6. Compliance with Law and Regulations. This Agreement, the award hereunder and any obligation of the Company hereunder shall be subject to all applicable federal, state and local laws, rules and regulations and to such approvals by any government or regulatory agency as may be required. The Company shall be under no obligation to effect the registration pursuant to federal securities laws of any interests in the Plan or any shares of Common Stock to be issued hereunder or to effect similar compliance under any state laws. The Company shall not be obligated to cause to be issued or delivered any certificates or register book entries evidencing shares of Common Stock pursuant to this Agreement unless and until the Company is advised by its counsel that the issuance and delivery of such certificates or the registration of such book entries is in compliance with all applicable laws, regulations of governmental authority and the requirements of any securities exchange on which shares of Common Stock are traded. The Committee may require, as a condition of the issuance and delivery of certificates or the registration of book entries evidencing shares of Common Stock pursuant to the terms hereof, that the recipient of such shares make such agreements and representations, and that such certificates and book entries bear or be subject to such legends, as the Committee, in its sole discretion, deems necessary or desirable. Except to the extent preempted by any applicable federal law, this Agreement shall be construed and administered in accordance with the laws of the State of New York without reference to its principles of conflicts of law.
7. Grantee Bound by Plan. The Grantee acknowledges receipt of a copy of the Plan and agrees to be bound by all the terms and provisions thereof, which are incorporated herein by reference. To the extent that this Agreement is silent with respect to, or in any way inconsistent with, the terms of the Plan, the provisions of the Plan shall govern and this Agreement shall be deemed to be modified accordingly.

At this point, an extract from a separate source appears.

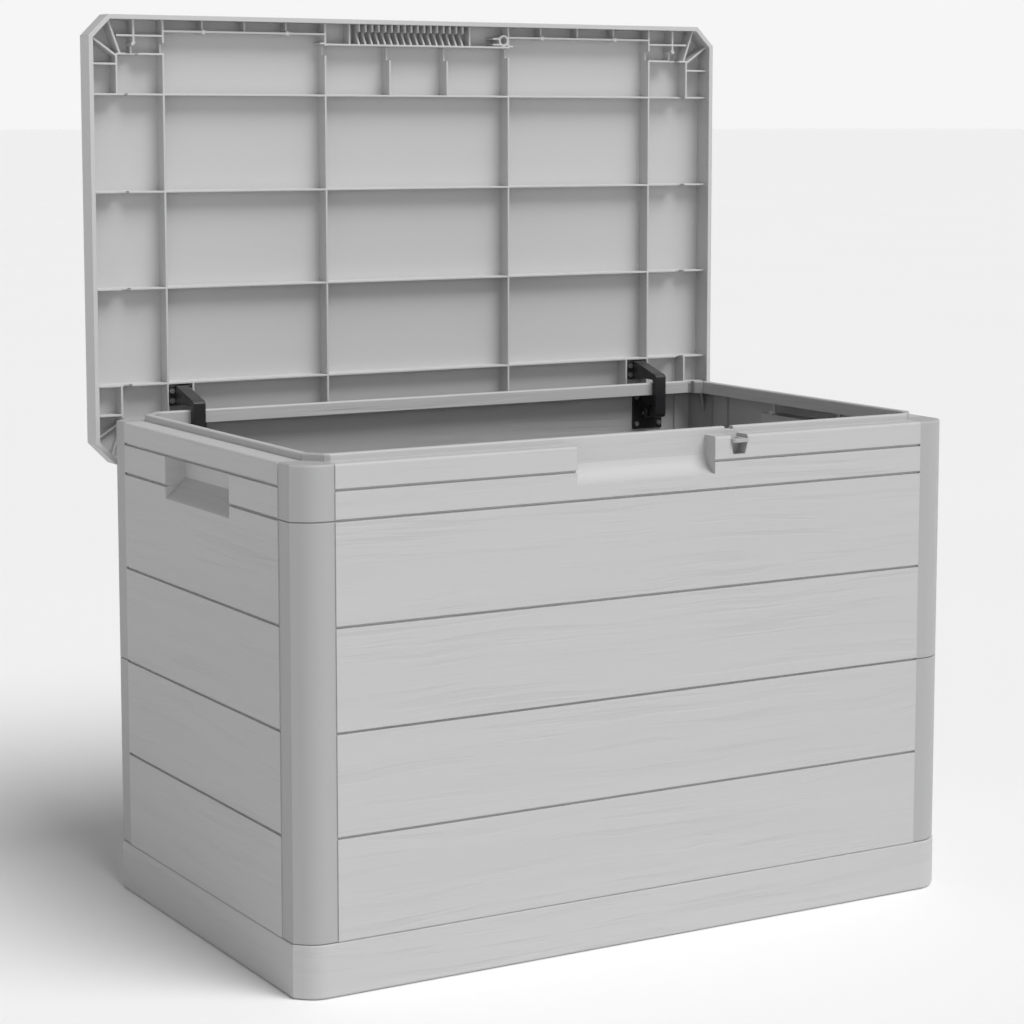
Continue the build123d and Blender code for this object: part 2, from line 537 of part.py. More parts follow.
with BuildPart() as lid_shut:
    # the rib grid
    for column in LID_COLUMNS:
        for x in (-column, column):
            lid_rib((x, LID_SKIRT_T), (x, skirt_in_back))
    for row in LID_ROWS:
        lid_rib((-skirt_in_x, row), (skirt_in_x, row))
    # cells at the four corners, and the line behind the front skirt
    for side in (-1, 1):
        for flip in (False, True):
            last_row = LID_ROWS[-1] if flip else LID_ROWS[0]
            cell, short = end_line(CELL_LINE, flip), end_line(CELL_SHORT_LINE, flip)
            skirt = end_line(LID_SKIRT_T, flip)
            side_line = end_line(CELL_SIDE_LINE, flip)
            lid_rib((side * CELL_X, last_row), (side * CELL_X, cell))
            lid_rib((side * CELL_X, cell), (side * outer_column, cell))
            lid_rib((side * CELL_X, short), (side * outer_column, short))
            lid_rib((side * skirt_in_x, side_line), (side * CELL_X, side_line))
            lid_rib((side * CELL_MIDDLE_X, skirt), (side * CELL_MIDDLE_X, cell))
            for leaning in (LEAN_FRONT, LEAN_SIDE):
                lid_rib(*[(side * x, end_line(line, flip)) for x, line in leaning])
            lid_boss(side * CELL_MIDDLE_X, end_line(CELL_BOSS_LINE, flip), SMALL_BOSS_R)
        lid_rib((side * inner_column, FRONT_LINE), (side * outer_column, FRONT_LINE))
        for x in FRONT_STUB_X:
            lid_rib((side * x, LID_SKIRT_T), (side * x, FRONT_LINE),
                    low_z=LID_RIB_LOW_Z + FRONT_STUB_LIFT)
        for x in FRONT_BOSS_X:
            lid_boss(side * x, FRONT_LINE, SMALL_BOSS_R)
        lid_rib((side * HALF_RIB_X, LID_ROWS[0]), (side * HALF_RIB_X, HALF_RIB_LINE))
        lid_rib((side * HALF_RIB_X, HALF_RIB_LINE), (side * HALF_RIB_X, GRIP_LINE),
                low_z=LID_RIB_LOW_Z + HALF_RIB_LIFT)
        lid_rib((side * GUARD_RIB_X, LID_ROWS[-1]), (side * GUARD_RIB_X, skirt_in_back))
        lid_rib((side * inner_column, TAB_LINE), (side * (inner_column + TAB_LENGTH), TAB_LINE))
    # grip pocket
    lid_rib((-inner_column, GRIP_LINE), (inner_column, GRIP_LINE))
    for x in GRIP_END_X:
        lid_rib((x, LID_SKIRT_T), (x, GRIP_LINE), low_z=LID_RIB_LOW_Z + GRIP_END_LIFT)
    for number in range(GRIP_FIN_COUNT):
        x = GRIP_FIN_FIRST_X + number * GRIP_FIN_PITCH
        fin = [(lid_y(LID_SKIRT_T), LID_INNER_Z), (lid_y(LID_SKIRT_T), LID_RIB_LOW_Z),
               (lid_y(GRIP_FIN_STEP), LID_RIB_LOW_Z),
               (lid_y(GRIP_FIN_STEP + GRIP_FIN_SLOPE), LID_RIB_LOW_Z + GRIP_FIN_NOTCH),
               (lid_y(GRIP_LINE), LID_RIB_LOW_Z), (lid_y(GRIP_LINE), LID_INNER_Z)]
        side_prism(fin, (x - LID_RIB_T / 2, x + LID_RIB_T / 2))
    # stub ribs that steady the padlock collar
    for line in LOCK_STUB_LINES:
        lid_rib((inner_column - LOCK_STUB_LENGTH, line), (inner_column, line))
    lid_boss(LOCK_X, LID_OVERHANG + LOCK_FROM_FRONT, LOCK_COLLAR_R)
    # screw bosses under the hinge pads
    pad_z = PIVOT_Z + ARM_BLOCK_BACK
    for x, rise in screw_places(HINGES, LID_SCREW_X, LID_SCREW_RISES):
        with Locations((x, PIVOT_Y - rise, (pad_z + LID_INNER_Z) / 2)):
            Cylinder(LID_BOSS_R, LID_INNER_Z - pad_z)
    # room for the lip under the ribs, and for the rim that passes behind as the lid swings
    lip_out = ((BODY_W - 2 * LIP_SIDE + 2 * LIP_GAP_SIDE), (BODY_D - 2 * LIP_END + 2 * LIP_GAP_SIDE))
    lip_in = (lip_out[0] - 2 * LIP_T - 4 * LIP_GAP_SIDE, lip_out[1] - 2 * LIP_T - 4 * LIP_GAP_SIDE)
    with BuildSketch(Plane.XY.offset(LID_RIB_LOW_Z - SKIN)) as lip_room:
        Rectangle(*lip_out)
        chamfer(lip_room.vertices(), LIP_FACET)
        with BuildSketch(mode=Mode.SUBTRACT) as inside_lip:
            Rectangle(*lip_in)
            chamfer(inside_lip.vertices(), LIP_FACET - FACET_SHRINK * (LIP_T + 2 * LIP_GAP_SIDE))
    extrude(lip_room.sketch, amount=LIP_Z + LIP_GAP_TOP - LID_RIB_LOW_Z + SKIN, mode=Mode.SUBTRACT)
    with Locations(Plane((0, PIVOT_Y, PIVOT_Z), z_dir=(1, 0, 0))):
        Cylinder(SWING, LID_W, mode=Mode.SUBTRACT)
    # room for the two hinge pads
    pad_half = ARM_PAD_W / 2 + PAD_GAP_X
    for hinge in HINGES:
        span((hinge - pad_half, hinge + pad_half),
             (PIVOT_Y - ARM_BLOCK_TOP - PAD_GAP_Z, PIVOT_Y - ARM_BLOCK_LOW + PAD_GAP_Z),
             (PIVOT_Z, pad_z), mode=Mode.SUBTRACT)
    # plate and skirt
    with BuildSketch(Plane.XY.offset(LID_SKIRT_LOW_Z)) as lid_outline:
        with Locations((0, lid_y(LID_L / 2))):
            Rectangle(LID_W, LID_L)
        chamfer(lid_outline.vertices(), LID_CORNER)
    with BuildSketch(Plane.XY.offset(LID_SKIRT_LOW_Z)) as skirt_ring:
        add(lid_outline.sketch.moved(Location((0, 0, -LID_SKIRT_LOW_Z))))
        offset(lid_outline.sketch.moved(Location((0, 0, -LID_SKIRT_LOW_Z))),
               amount=-LID_SKIRT_T, kind=Kind.INTERSECTION, mode=Mode.SUBTRACT)
    extrude(skirt_ring.sketch, amount=LID_TOP_Z - LID_SKIRT_LOW_Z)
    extrude(lid_outline.sketch.moved(Location((0, 0, LID_INNER_Z - LID_SKIRT_LOW_Z))),
            amount=LID_PLATE)
    fillet(lid_shut.faces().sort_by(Axis.Z)[-1].outer_wire().edges(), LID_TOP_ROUND)
    # plank lines on the top, inside a plain border
    half_field = LID_W / 2 - TOP_BORDER
    for distance in TOP_PLANK_LINES:
        y = lid_y(distance)
        groove = [(y - TOP_GROOVE_W / 2, LID_TOP_Z), (y + TOP_GROOVE_W / 2, LID_TOP_Z),
                  (y, LID_TOP_Z - TOP_GROOVE_DEEP)]
        side_prism(groove, (-half_field, half_field), mode=Mode.SUBTRACT)
    # padlock bore, and the screw holes in the bosses
    with Locations((LOCK_X, -HALF_D + LOCK_FROM_FRONT, LID_TOP_Z)):
        Hole(LOCK_BORE_R)
    for x, rise in screw_places(HINGES, LID_SCREW_X, LID_SCREW_RISES):
        with Locations((x, PIVOT_Y - rise, pad_z + LID_SCREW_BITE / 2)):
            Cylinder(SCREW_R, LID_SCREW_BITE, mode=Mode.SUBTRACT)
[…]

8. Notices. Any notice or communication given hereunder shall be in writing and shall be deemed given when delivered in person, or by United States mail, at the following addresses: (i) if to the Company, to: Regeneron Pharmaceuticals, Inc., 777 Old Saw Mill River Road, Tarrytown, NY 10591, Attention: Secretary, and (ii) if to the Grantee, to: the Grantee at Regeneron Pharmaceuticals, Inc., 777 Old Saw Mill River Road, Tarrytown, NY 10591, or, if the Grantee has terminated service, to the last address for the Grantee indicated in the records of the Company, or such other address as the relevant party shall specify at any time hereafter in accordance with this Section 8.